- _Given task_
Repeat the whole of the data, keeping every detail the same.

- _Provided data_
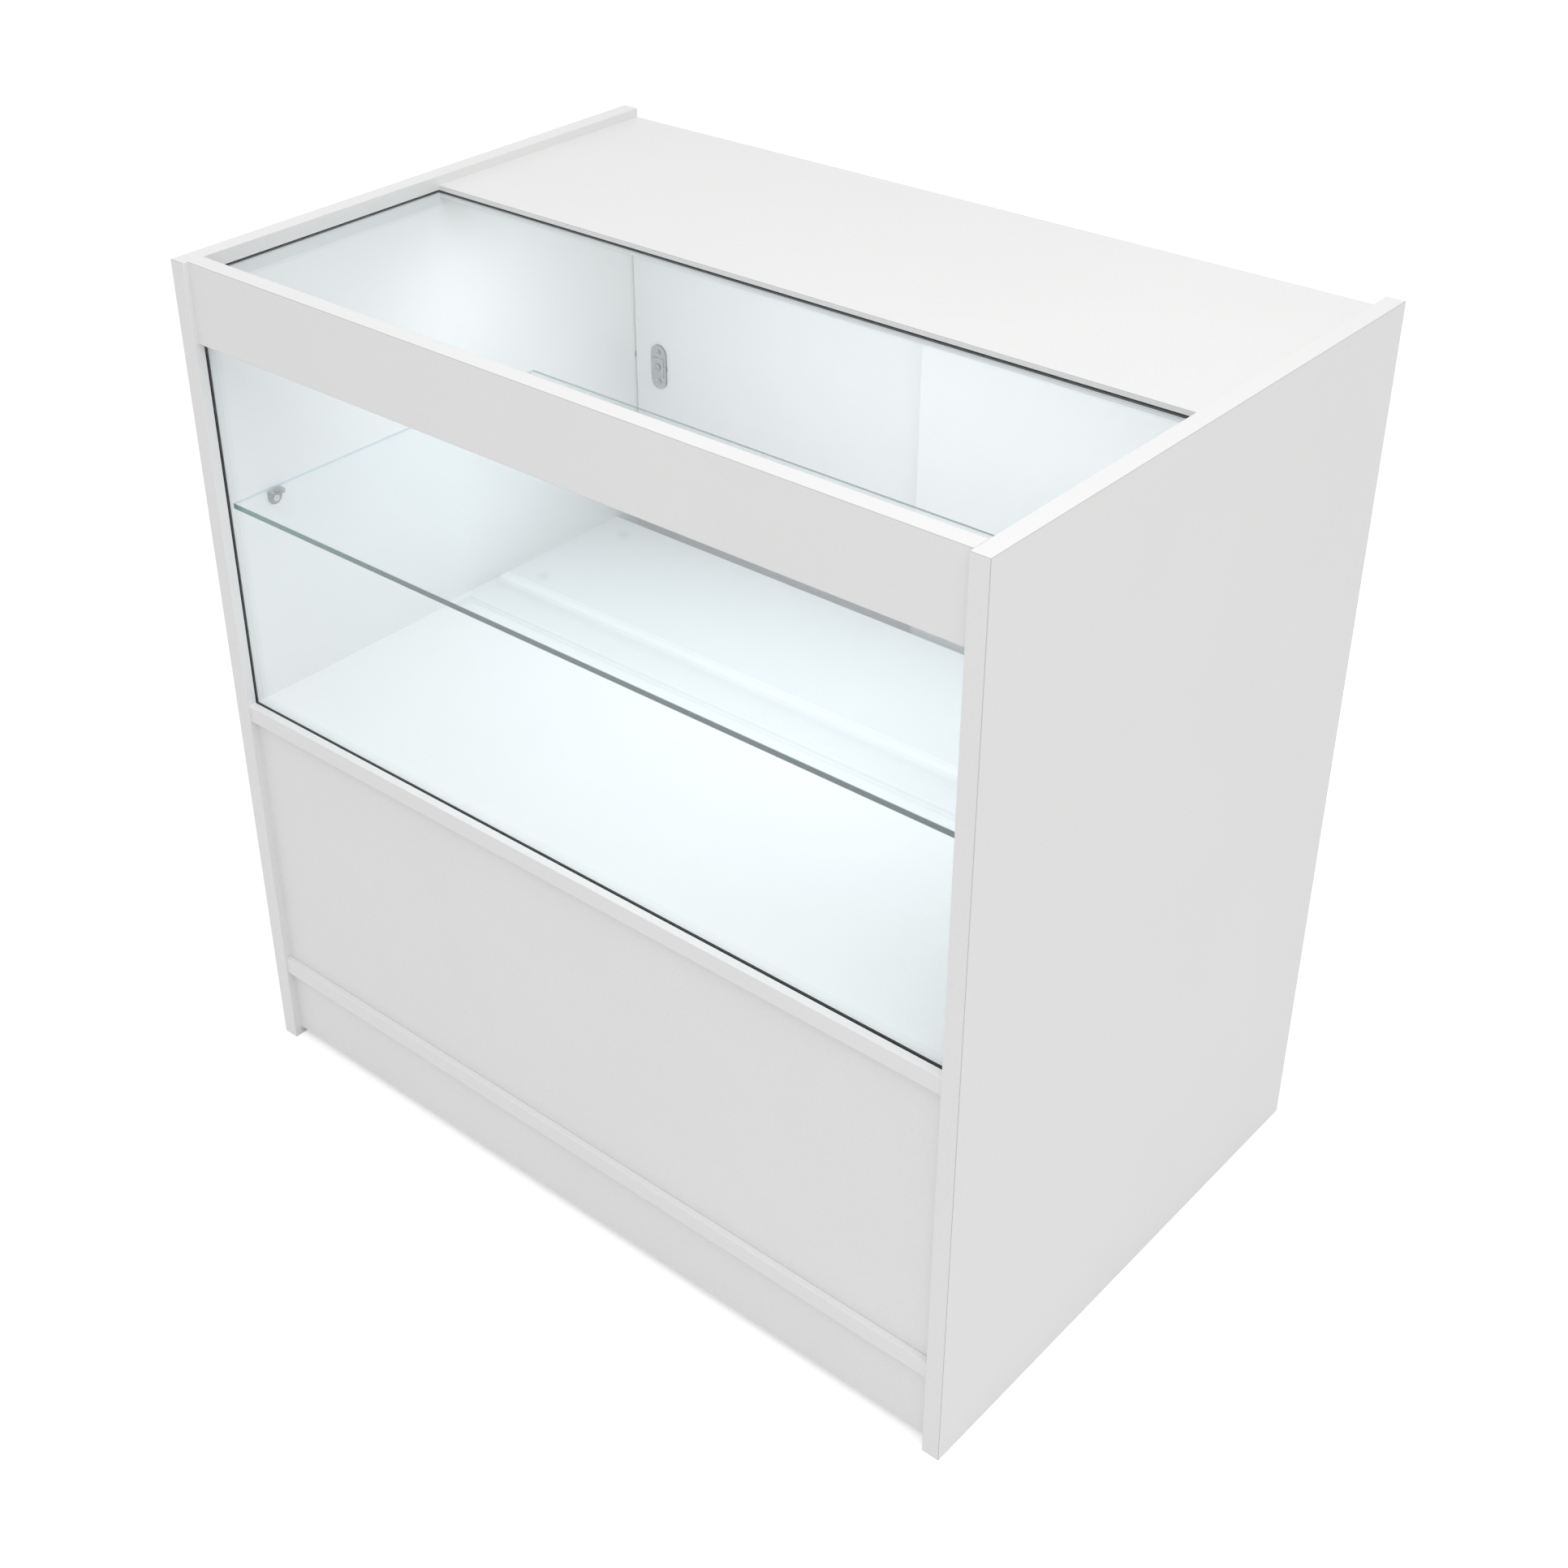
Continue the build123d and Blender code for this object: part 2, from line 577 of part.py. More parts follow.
with BuildPart() as bottom_track_screws:
    screws(plane_at((0, 0, track_seat), (0, 0, -1)), seat_spots, TRACK_SCREW_LENGTH,
           SCREW_RADIUS, TRACK_SCREW_HEAD_RADIUS, TRACK_SCREW_HEAD)
save(bottom_track_screws, "bottom_track_screws")

# Top guide
guide_face = TOP_UNDER - GUIDE_BASE
guide_seat = TOP_UNDER - TRACK_SCREW_SEAT
seat_spots = in_a_row(TRACK_SCREW_XS, TRACK_MIDDLE, guide_seat)
with BuildPart() as top_guide:
    block(TRACK_X, (FRONT + GUIDE_NEAR, TRACK_FAR), (guide_face, TOP_UNDER))
    for line in TRACK_LINES:
        for way in (-1, 1):
            wall_middle = line + way * (GUIDE_CHANNEL + GUIDE_WALL) / 2
            block(TRACK_X, around(wall_middle, GUIDE_WALL / 2), (guide_face - GUIDE_DROP, guide_face))
    discs(Plane.XY.offset(guide_seat), seat_spots, SCREW_RADIUS, TRACK_SCREW_SEAT, Mode.SUBTRACT)
    discs(Plane.XY.offset(guide_seat), seat_spots, TRACK_SCREW_HEAD_RADIUS, -GUIDE_BASE, Mode.SUBTRACT)
save(top_guide, "top_guide")

with BuildPart() as top_guide_screws:
    screws(Plane.XY.offset(guide_seat), seat_spots, TRACK_SCREW_LENGTH,
           SCREW_RADIUS, TRACK_SCREW_HEAD_RADIUS, TRACK_SCREW_HEAD)
save(top_guide_screws, "top_guide_screws")

# Light bar: a channel that opens downwards, with a board of lights and a clear cover
LED_MIDDLE = FRONT + LED_LINE
LED_X = around(0, LED_HALF_LENGTH)
LED_INSIDE = LED_WIDTH / 2 - LED_WALL
LED_LOW = TOP_UNDER - LED_HEIGHT
led_base_face = TOP_UNDER - LED_BASE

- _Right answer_
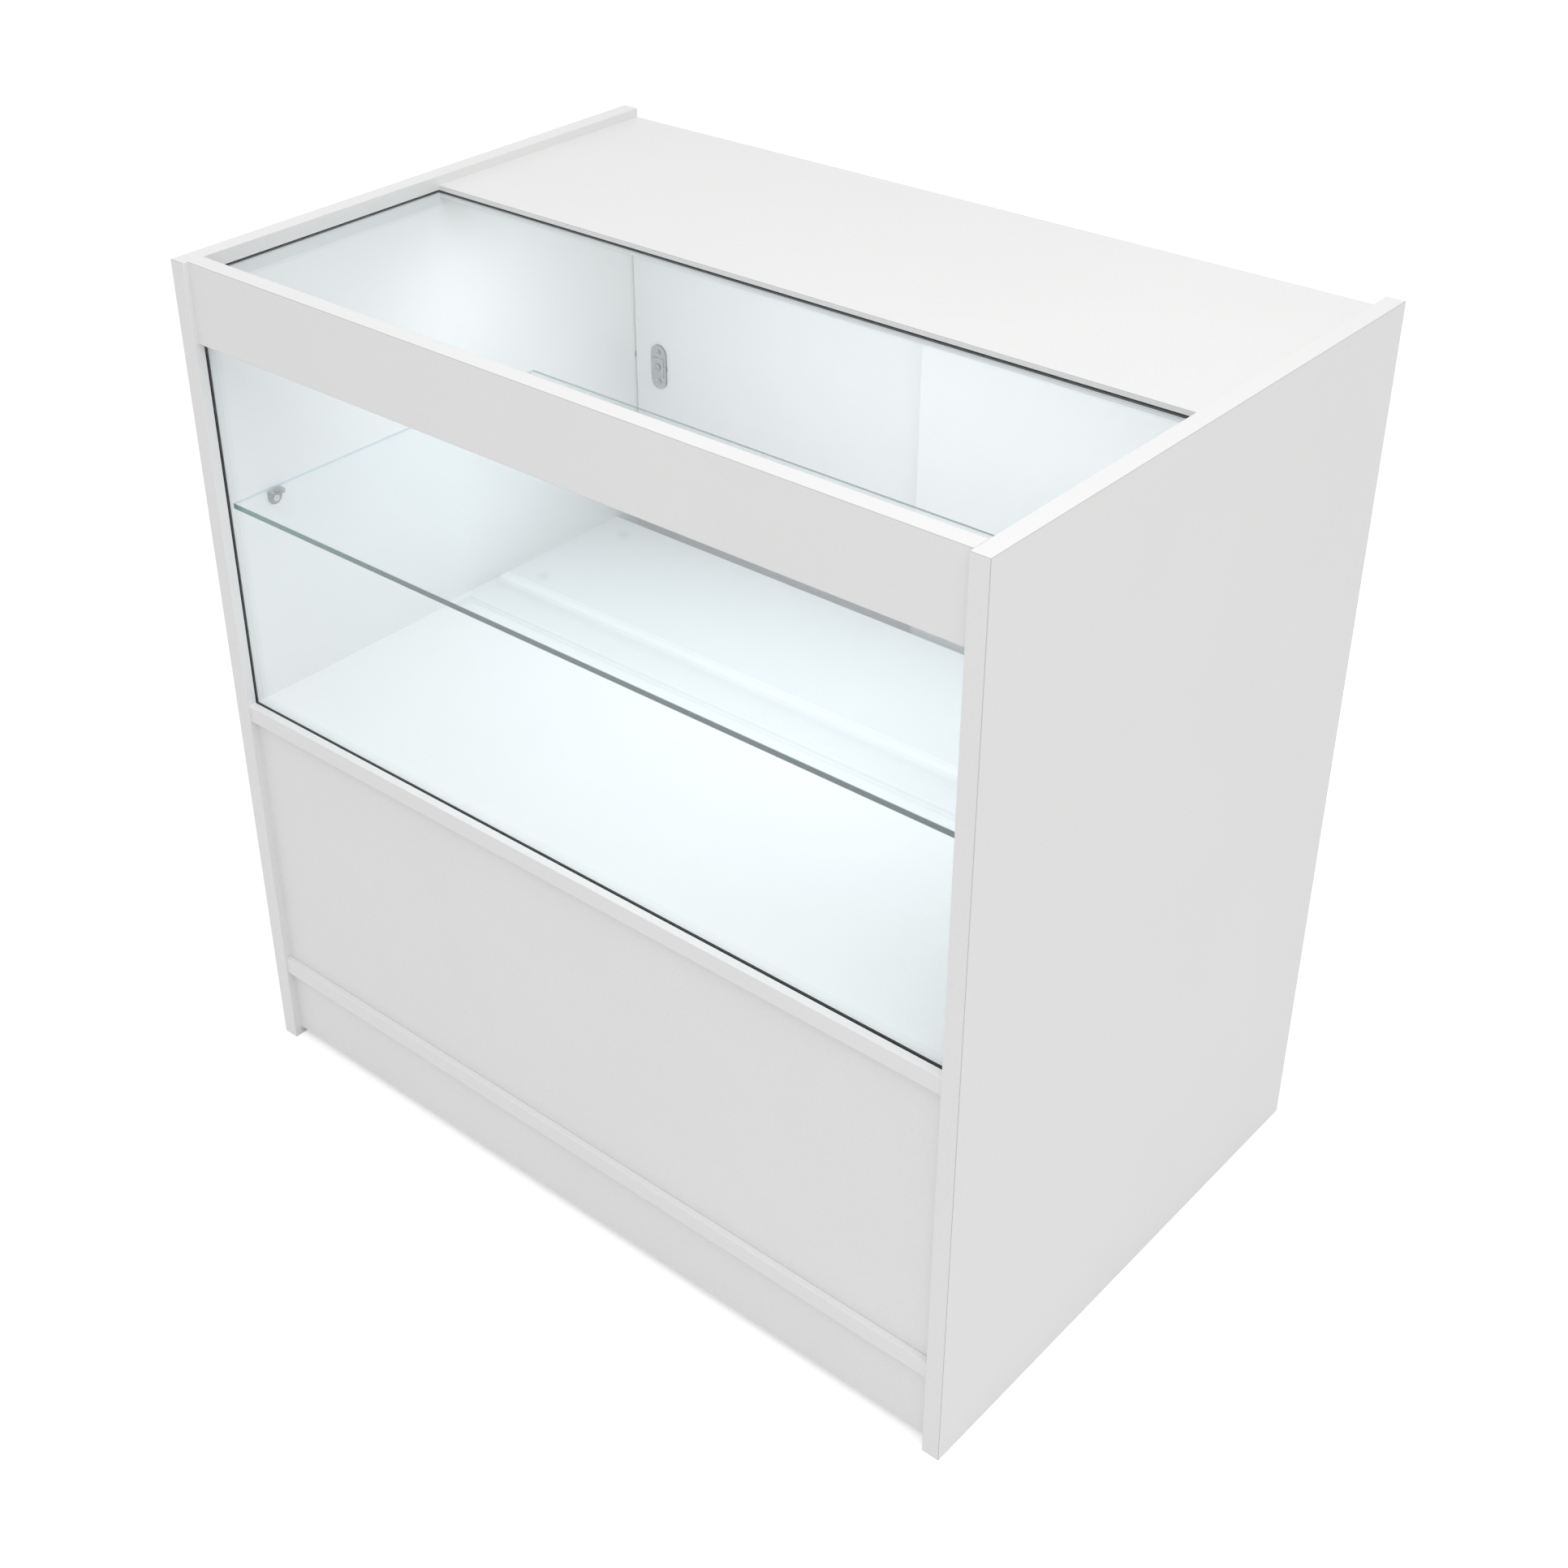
Continue the build123d and Blender code for this object: part 2, from line 577 of part.py. More parts follow.
with BuildPart() as bottom_track_screws:
    screws(plane_at((0, 0, track_seat), (0, 0, -1)), seat_spots, TRACK_SCREW_LENGTH,
           SCREW_RADIUS, TRACK_SCREW_HEAD_RADIUS, TRACK_SCREW_HEAD)
save(bottom_track_screws, "bottom_track_screws")

# Top guide
guide_face = TOP_UNDER - GUIDE_BASE
guide_seat = TOP_UNDER - TRACK_SCREW_SEAT
seat_spots = in_a_row(TRACK_SCREW_XS, TRACK_MIDDLE, guide_seat)
with BuildPart() as top_guide:
    block(TRACK_X, (FRONT + GUIDE_NEAR, TRACK_FAR), (guide_face, TOP_UNDER))
    for line in TRACK_LINES:
        for way in (-1, 1):
            wall_middle = line + way * (GUIDE_CHANNEL + GUIDE_WALL) / 2
            block(TRACK_X, around(wall_middle, GUIDE_WALL / 2), (guide_face - GUIDE_DROP, guide_face))
    discs(Plane.XY.offset(guide_seat), seat_spots, SCREW_RADIUS, TRACK_SCREW_SEAT, Mode.SUBTRACT)
    discs(Plane.XY.offset(guide_seat), seat_spots, TRACK_SCREW_HEAD_RADIUS, -GUIDE_BASE, Mode.SUBTRACT)
save(top_guide, "top_guide")

with BuildPart() as top_guide_screws:
    screws(Plane.XY.offset(guide_seat), seat_spots, TRACK_SCREW_LENGTH,
           SCREW_RADIUS, TRACK_SCREW_HEAD_RADIUS, TRACK_SCREW_HEAD)
save(top_guide_screws, "top_guide_screws")

# Light bar: a channel that opens downwards, with a board of lights and a clear cover
LED_MIDDLE = FRONT + LED_LINE
LED_X = around(0, LED_HALF_LENGTH)
LED_INSIDE = LED_WIDTH / 2 - LED_WALL
LED_LOW = TOP_UNDER - LED_HEIGHT
led_base_face = TOP_UNDER - LED_BASE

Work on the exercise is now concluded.